The statistical unit currency type denotes the Statistical (STAT) currency used to record financial statistics in the financial reports, allocation formulas, and other calculations.

Daily Currency Rates

Oracle Cloud ERP has various options to load currency rates. In Oracle Cloud ERP, daily currency conversion rates can be maintained between any two currencies. You can enter daily conversion rates for specific combinations of foreign currency, date, and conversion rate type. Oracle Cloud ERP automatically calculates inverse rates.

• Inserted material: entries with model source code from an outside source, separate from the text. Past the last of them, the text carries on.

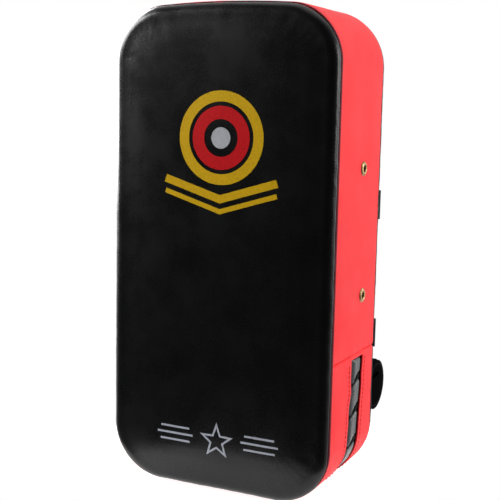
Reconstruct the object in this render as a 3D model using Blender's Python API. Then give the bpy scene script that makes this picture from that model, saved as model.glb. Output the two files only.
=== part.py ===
"""Thai pad: a foam filled forearm pad, laced shut round its lower end, with a grip and two
hook-and-loop forearm straps on its back.

Metres, +Z up. The pad stands on its flat lower end. Its striking face looks towards -Y and its
width lies along X. The origin is on the floor, under the middle of the whole object's box.
A place called "back" is a distance from the pad's middle plane towards +Y.
"""

import math

import bmesh
import bpy
from mathutils import Vector

# Pad body
WIDTH = 0.200
HEIGHT = 0.402
DEPTH = 0.100  # between the two panel seams
TOP_RADIUS = 0.042
BOTTOM_RADIUS = 0.046
TOP_ARCH = 0.006  # how far the top edge rises in its middle
SKIN = 0.0018  # cover thickness
GAP = 0.0003  # clearance between pieces that touch
SHARP_ANGLE = math.radians(40)  # edges that turn further than this are shaded as corners
FRONT_CROWN = 0.006
FRONT_ROLL = 0.010
BACK_CROWN = 0.003
BACK_ROLL = 0.0055
CORNER_STEPS = 8
TOP_STEPS = 6
ROLL_STEPS = 4

# Side gusset, laced slot and foam
SEAM_HEIGHT = 0.116
SLOT_FRONT = -0.003
SLOT_BACK = 0.022
SLOT_LEAN = 0.005  # how far the slot moves towards the striking face on its way down
TONGUE_INSET = 0.0058
TONGUE_THICKNESS = 0.0015
TONGUE_FRONT = -0.012
TONGUE_BACK = 0.0265
TONGUE_OVERLAP = 0.010
STRIKE_FOAM_BACK = -0.025
BACK_FOAM_FRONT = 0.027
LACE_RADIUS = 0.0013
LACE_BEVEL_STEPS = 2
LACE_PITCH = 0.027
LACE_TURNS = 14
LACE_POINTS_PER_TURN = 8
LACE_CROSSING_RISE = 0.012  # how far a crossing runs along the slot
FIRST_CROSSING_BELOW_SEAM = 0.025

# Vent eyelets: (back, height) of each pair
EYELETS = {"upper": (0.008, 0.271), "lower": (0.015, 0.165)}
EYELET_RADIUS = 0.006
EYELET_BORE = 0.0029
EYELET_LIP = 0.0010  # how far its rim stands out from the gusset
EYELET_CROWN = 0.0013  # and how far the middle of the rim does
EYELET_ROUNDING = 0.0004
BARREL_RADIUS = 0.0035
BARREL_DEPTH = 0.0032
WASHER_RADIUS = 0.0062
WASHER_THICKNESS = 0.0006
EYELET_SIDES = 16

# Grip
GRIP_HEIGHT = 0.066
GRIP_RADIUS = 0.024
GRIP_LENGTH = 0.174
GRIP_EDGE = 0.004
GRIP_EDGE_STEPS = 3
GRIP_SIDES = 32
FINGER_GAP = 0.0245
GRIP_WEBBING_WIDTH = 0.025
WEBBING_THICKNESS = 0.002
GRIP_FOOT_X = 0.0915
GRIP_FOOT_LIFT = 0.0075  # above the back panel, so that the grip can rock
GRIP_LEG_START = 0.0005  # how far outside the grip's end the webbing starts to bend
GRIP_LEG_BULGE = 0.002
GRIP_LEG_DROP = 0.012
GRIP_LEG_STEPS = 8
ANCHOR_END_X = 0.0935
ANCHOR_LENGTH = 0.020
ANCHOR_WIDTH = 0.040
ANCHOR_THICKNESS = 0.002
RIVET_RADIUS = 0.0042
RIVET_HEAD = 0.0012
RIVET_SHOULDER = 0.9  # radius half way up the head, as a share of the whole
RIVET_CROWN = 0.5  # and at its top
RIVET_SHANK = 0.0016
RIVET_SPACING = 0.028
RIVET_SIDES = 12

# Forearm straps: height of the middle of each, and the height of its arch above the back panel
STRAPS = {"upper": (0.238, 0.060), "lower": (0.1255, 0.055)}
STRAP_WIDTH = 0.038
STRAP_END_X = -0.096
STRAP_RISE_X = -0.082
STRAP_RISE_RUN = 0.012  # how long the strap stays low as it leaves the back panel
STRAP_CREST_RUN = (0.052, 0.038)  # how far its crest stays level, to the left and to the right
STRAP_FALL_RUN = 0.024  # how long it stays in line with the ring as it comes down
STRAP_RISE_STEPS = 16
STRAP_FALL_STEPS = 18
STRAP_BEND_STEPS = 6
TAB_WIDTH = 0.025
TAB_THICKNESS = 0.0014
TAB_EDGE_X = 0.0995
TAB_BEND_STEPS = 6
TAB_STRAIGHT = 0.001  # from the ring's bar to where the inner layer lies flat
TAB_SHOULDER = (0.003, 0.0006)  # the outer layer's first step down, past the ring's bar
TAB_CLOSED = 0.007  # from the bar to where the two layers meet
RING_WIRE = 0.00175  # radius
RING_LENGTH = 0.015  # between the middles of its long bars
RING_OPENING = 0.040
RING_CORNER = 0.003
RING_CORNER_STEPS = 3
RING_WIRE_SIDES = 8
RING_BAR_X = 0.087
RING_TILT = math.radians(140)
RING_PLAY = 0.002  # between the ring's wire and the strap that bends round it
RUN_IN = 0.005  # straight strap before the bend
BEND_RUN = 0.001  # straight end of the bend, where the tail starts
TAIL_LENGTH = 0.078
PATCH_THICKNESS = 0.0009
LOOP_START = 0.012
LOOP_END = 0.086
LOOP_STEPS = 18
HOOK_START = 0.026
HOOK_STEPS = 14
TAIL_MERGE = 0.022  # how far from the ring the tail comes down on to the strap
TAIL_STEPS = 20

# Places that follow from them
BACK_FACE = DEPTH / 2 + BACK_CROWN
GRIP_BACK = BACK_FACE + FINGER_GAP + GRIP_RADIUS
MIDDLE_Y = (DEPTH / 2 + FRONT_CROWN - GRIP_BACK - GRIP_RADIUS) / 2

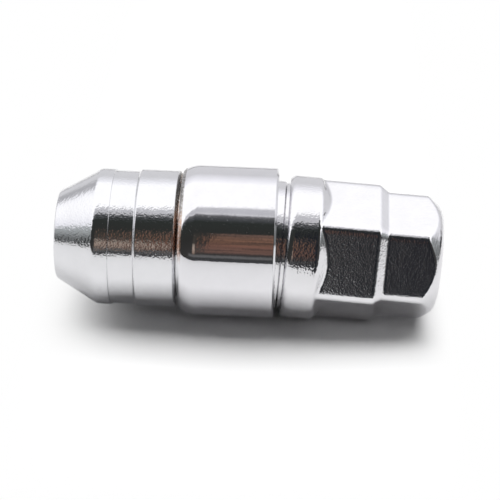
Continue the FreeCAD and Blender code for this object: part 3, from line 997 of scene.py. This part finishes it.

You can override the inverse rates that are automatically calculated.

The three different methods of loading currency rates are:

  1. Manual load using the Create Daily Rates spreadsheet.

  2. Manual load using the Import and Calculate Daily Rates file-based data import.

  3. Automatic load using web services.

You're required to change today's daily rates that were already entered. The rates you're changing are for currency conversion from Great Britain pounds sterling (GBP) to United States dollars (USD) for your company InFusion America.

Currency conversion rates were entered by an automatic load to the Daily Rates table. They can also be entered through a spreadsheet.

Updating Currency Rates

  1. Navigate to the Period Close work area.

    Use the Period Close work area to link to close processes and currency process.

  2. Click the Manage Currency Rates link.

    Use the Currency Rates Manager page to create, edit, and review currency rate types, daily rates, and historical rates.

  3. Click the Daily Rates tab.

    Use the Daily Rates tab to review and enter currency rates.

  4. Click the From Currency list. Select the GBP - Pound Sterling list item.

  5. Click the To Currency list. Select the USD - US Dollar list item.

  6. Enter the dates for the daily rates that you are changing. Enter today's date.

  7. Click the Rate Type list. Select the Spot list item.

  8. Click the Search button.

  9. Click in the Rate field. Enter the new rate of 1.7 in the Rate field.

  10. Click in the Inverse Rate field. Enter the new inverse rate of 0.58822 in the Inverse Rate field.